**YOUR TASK**. Write the records out again, precisely as they stand.

Modeling code records:
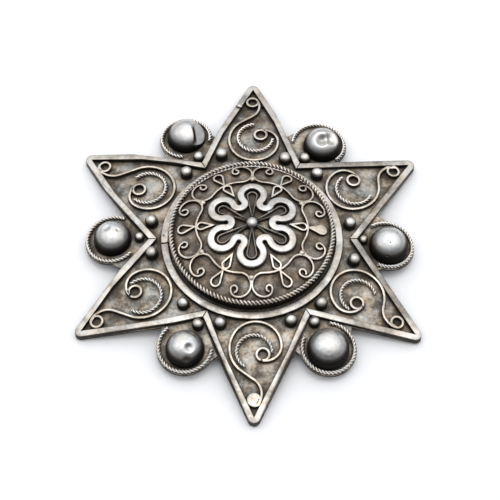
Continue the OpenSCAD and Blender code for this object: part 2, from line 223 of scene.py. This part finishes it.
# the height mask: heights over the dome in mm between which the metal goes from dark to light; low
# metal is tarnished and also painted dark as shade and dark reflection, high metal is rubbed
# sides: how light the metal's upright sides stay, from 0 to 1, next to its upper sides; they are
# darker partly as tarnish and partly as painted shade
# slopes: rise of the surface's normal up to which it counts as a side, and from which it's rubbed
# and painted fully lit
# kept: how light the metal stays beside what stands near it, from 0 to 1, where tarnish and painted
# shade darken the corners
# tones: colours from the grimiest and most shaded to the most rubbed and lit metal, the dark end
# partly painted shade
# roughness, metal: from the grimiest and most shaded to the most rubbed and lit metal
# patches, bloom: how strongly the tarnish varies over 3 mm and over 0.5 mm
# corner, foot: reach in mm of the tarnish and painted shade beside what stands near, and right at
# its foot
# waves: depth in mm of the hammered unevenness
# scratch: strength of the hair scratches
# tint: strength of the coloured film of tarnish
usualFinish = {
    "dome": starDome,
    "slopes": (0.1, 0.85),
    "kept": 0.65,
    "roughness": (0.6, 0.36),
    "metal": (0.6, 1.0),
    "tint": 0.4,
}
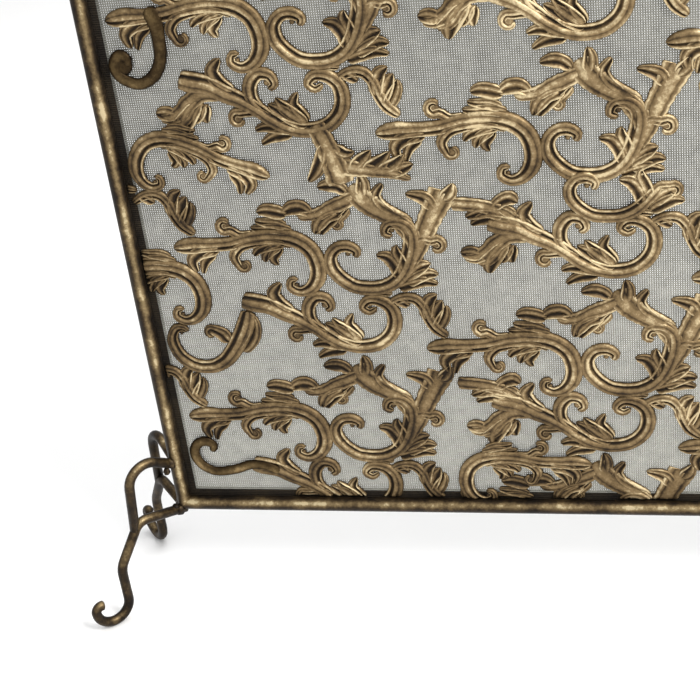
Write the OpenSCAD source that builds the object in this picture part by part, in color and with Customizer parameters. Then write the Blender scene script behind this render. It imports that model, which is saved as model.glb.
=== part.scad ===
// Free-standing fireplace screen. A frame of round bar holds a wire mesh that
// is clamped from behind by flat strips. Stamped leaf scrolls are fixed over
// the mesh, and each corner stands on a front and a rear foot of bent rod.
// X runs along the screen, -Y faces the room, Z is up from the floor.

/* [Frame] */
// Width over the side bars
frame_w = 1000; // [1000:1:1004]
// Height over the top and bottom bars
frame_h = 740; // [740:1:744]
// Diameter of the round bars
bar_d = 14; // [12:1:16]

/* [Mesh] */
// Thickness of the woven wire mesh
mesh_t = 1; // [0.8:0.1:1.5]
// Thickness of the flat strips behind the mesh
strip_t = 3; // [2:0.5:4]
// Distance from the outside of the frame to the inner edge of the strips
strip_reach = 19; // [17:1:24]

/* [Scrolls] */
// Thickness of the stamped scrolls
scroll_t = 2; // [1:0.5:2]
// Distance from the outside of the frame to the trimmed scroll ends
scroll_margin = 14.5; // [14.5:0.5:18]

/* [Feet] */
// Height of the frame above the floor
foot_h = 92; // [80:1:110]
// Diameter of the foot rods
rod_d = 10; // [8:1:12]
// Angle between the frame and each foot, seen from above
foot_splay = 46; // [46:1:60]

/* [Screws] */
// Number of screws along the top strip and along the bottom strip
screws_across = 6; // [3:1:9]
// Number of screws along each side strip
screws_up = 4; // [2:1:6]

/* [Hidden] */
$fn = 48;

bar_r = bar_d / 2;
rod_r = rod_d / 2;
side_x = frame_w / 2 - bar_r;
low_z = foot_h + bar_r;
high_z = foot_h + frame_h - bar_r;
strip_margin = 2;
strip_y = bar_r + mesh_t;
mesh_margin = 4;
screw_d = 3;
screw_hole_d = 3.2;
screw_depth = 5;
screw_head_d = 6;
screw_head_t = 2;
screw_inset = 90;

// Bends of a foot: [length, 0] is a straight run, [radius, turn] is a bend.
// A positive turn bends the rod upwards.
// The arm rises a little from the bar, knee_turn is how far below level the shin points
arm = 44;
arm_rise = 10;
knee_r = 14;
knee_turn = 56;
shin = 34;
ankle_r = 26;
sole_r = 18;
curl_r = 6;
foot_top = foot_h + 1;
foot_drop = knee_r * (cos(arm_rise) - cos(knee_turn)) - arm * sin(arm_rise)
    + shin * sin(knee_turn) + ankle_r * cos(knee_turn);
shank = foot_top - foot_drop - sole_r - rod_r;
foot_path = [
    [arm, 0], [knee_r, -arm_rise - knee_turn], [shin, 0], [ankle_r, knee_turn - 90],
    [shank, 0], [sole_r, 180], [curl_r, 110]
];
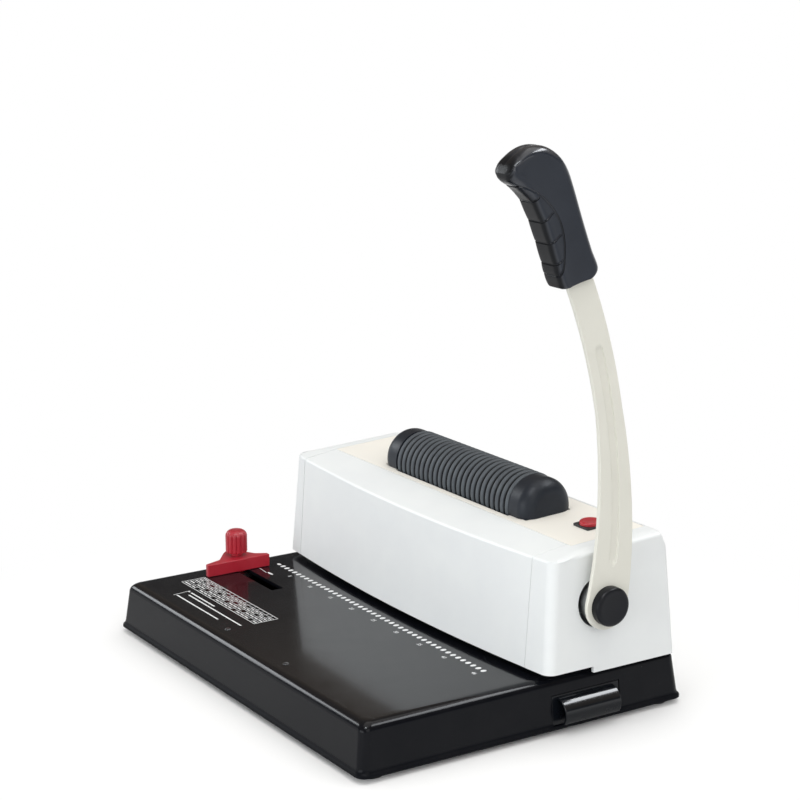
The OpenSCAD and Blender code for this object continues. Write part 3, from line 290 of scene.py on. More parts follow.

**SOLUTION TO THIS PROBLEM**.
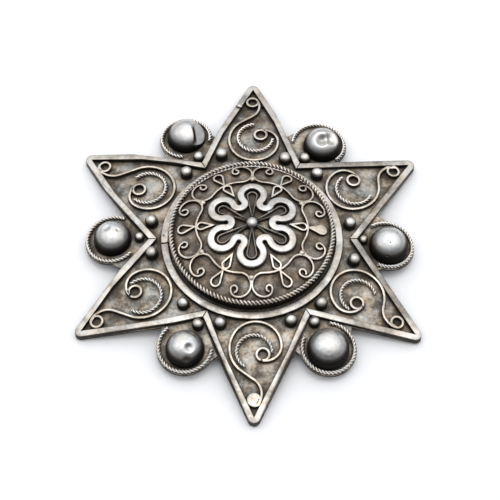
Continue the OpenSCAD and Blender code for this object: part 2, from line 223 of scene.py. This part finishes it.
# the height mask: heights over the dome in mm between which the metal goes from dark to light; low
# metal is tarnished and also painted dark as shade and dark reflection, high metal is rubbed
# sides: how light the metal's upright sides stay, from 0 to 1, next to its upper sides; they are
# darker partly as tarnish and partly as painted shade
# slopes: rise of the surface's normal up to which it counts as a side, and from which it's rubbed
# and painted fully lit
# kept: how light the metal stays beside what stands near it, from 0 to 1, where tarnish and painted
# shade darken the corners
# tones: colours from the grimiest and most shaded to the most rubbed and lit metal, the dark end
# partly painted shade
# roughness, metal: from the grimiest and most shaded to the most rubbed and lit metal
# patches, bloom: how strongly the tarnish varies over 3 mm and over 0.5 mm
# corner, foot: reach in mm of the tarnish and painted shade beside what stands near, and right at
# its foot
# waves: depth in mm of the hammered unevenness
# scratch: strength of the hair scratches
# tint: strength of the coloured film of tarnish
usualFinish = {
    "dome": starDome,
    "slopes": (0.1, 0.85),
    "kept": 0.65,
    "roughness": (0.6, 0.36),
    "metal": (0.6, 1.0),
    "tint": 0.4,
}
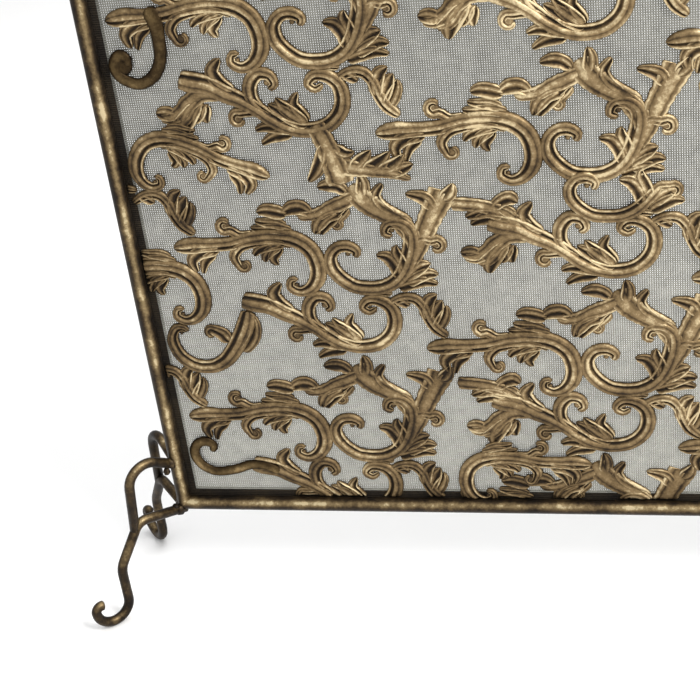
Write the OpenSCAD source that builds the object in this picture part by part, in color and with Customizer parameters. Then write the Blender scene script behind this render. It imports that model, which is saved as model.glb.
=== part.scad ===
// Free-standing fireplace screen. A frame of round bar holds a wire mesh that
// is clamped from behind by flat strips. Stamped leaf scrolls are fixed over
// the mesh, and each corner stands on a front and a rear foot of bent rod.
// X runs along the screen, -Y faces the room, Z is up from the floor.

/* [Frame] */
// Width over the side bars
frame_w = 1000; // [1000:1:1004]
// Height over the top and bottom bars
frame_h = 740; // [740:1:744]
// Diameter of the round bars
bar_d = 14; // [12:1:16]

/* [Mesh] */
// Thickness of the woven wire mesh
mesh_t = 1; // [0.8:0.1:1.5]
// Thickness of the flat strips behind the mesh
strip_t = 3; // [2:0.5:4]
// Distance from the outside of the frame to the inner edge of the strips
strip_reach = 19; // [17:1:24]

/* [Scrolls] */
// Thickness of the stamped scrolls
scroll_t = 2; // [1:0.5:2]
// Distance from the outside of the frame to the trimmed scroll ends
scroll_margin = 14.5; // [14.5:0.5:18]

/* [Feet] */
// Height of the frame above the floor
foot_h = 92; // [80:1:110]
// Diameter of the foot rods
rod_d = 10; // [8:1:12]
// Angle between the frame and each foot, seen from above
foot_splay = 46; // [46:1:60]

/* [Screws] */
// Number of screws along the top strip and along the bottom strip
screws_across = 6; // [3:1:9]
// Number of screws along each side strip
screws_up = 4; // [2:1:6]

/* [Hidden] */
$fn = 48;

bar_r = bar_d / 2;
rod_r = rod_d / 2;
side_x = frame_w / 2 - bar_r;
low_z = foot_h + bar_r;
high_z = foot_h + frame_h - bar_r;
strip_margin = 2;
strip_y = bar_r + mesh_t;
mesh_margin = 4;
screw_d = 3;
screw_hole_d = 3.2;
screw_depth = 5;
screw_head_d = 6;
screw_head_t = 2;
screw_inset = 90;

// Bends of a foot: [length, 0] is a straight run, [radius, turn] is a bend.
// A positive turn bends the rod upwards.
// The arm rises a little from the bar, knee_turn is how far below level the shin points
arm = 44;
arm_rise = 10;
knee_r = 14;
knee_turn = 56;
shin = 34;
ankle_r = 26;
sole_r = 18;
curl_r = 6;
foot_top = foot_h + 1;
foot_drop = knee_r * (cos(arm_rise) - cos(knee_turn)) - arm * sin(arm_rise)
    + shin * sin(knee_turn) + ankle_r * cos(knee_turn);
shank = foot_top - foot_drop - sole_r - rod_r;
foot_path = [
    [arm, 0], [knee_r, -arm_rise - knee_turn], [shin, 0], [ankle_r, knee_turn - 90],
    [shank, 0], [sole_r, 180], [curl_r, 110]
];
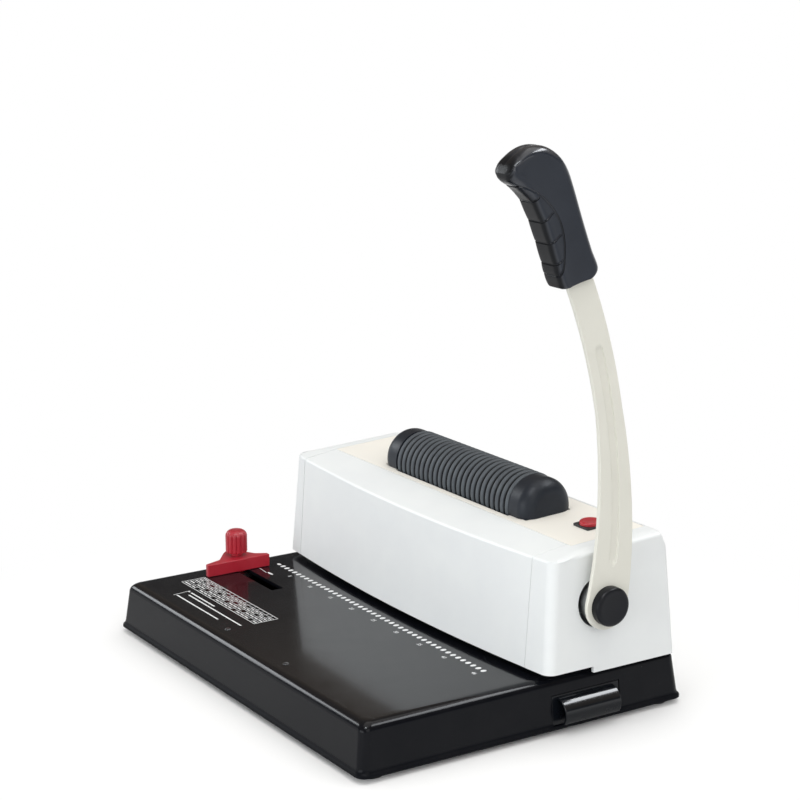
The OpenSCAD and Blender code for this object continues. Write part 3, from line 290 of scene.py on. More parts follow.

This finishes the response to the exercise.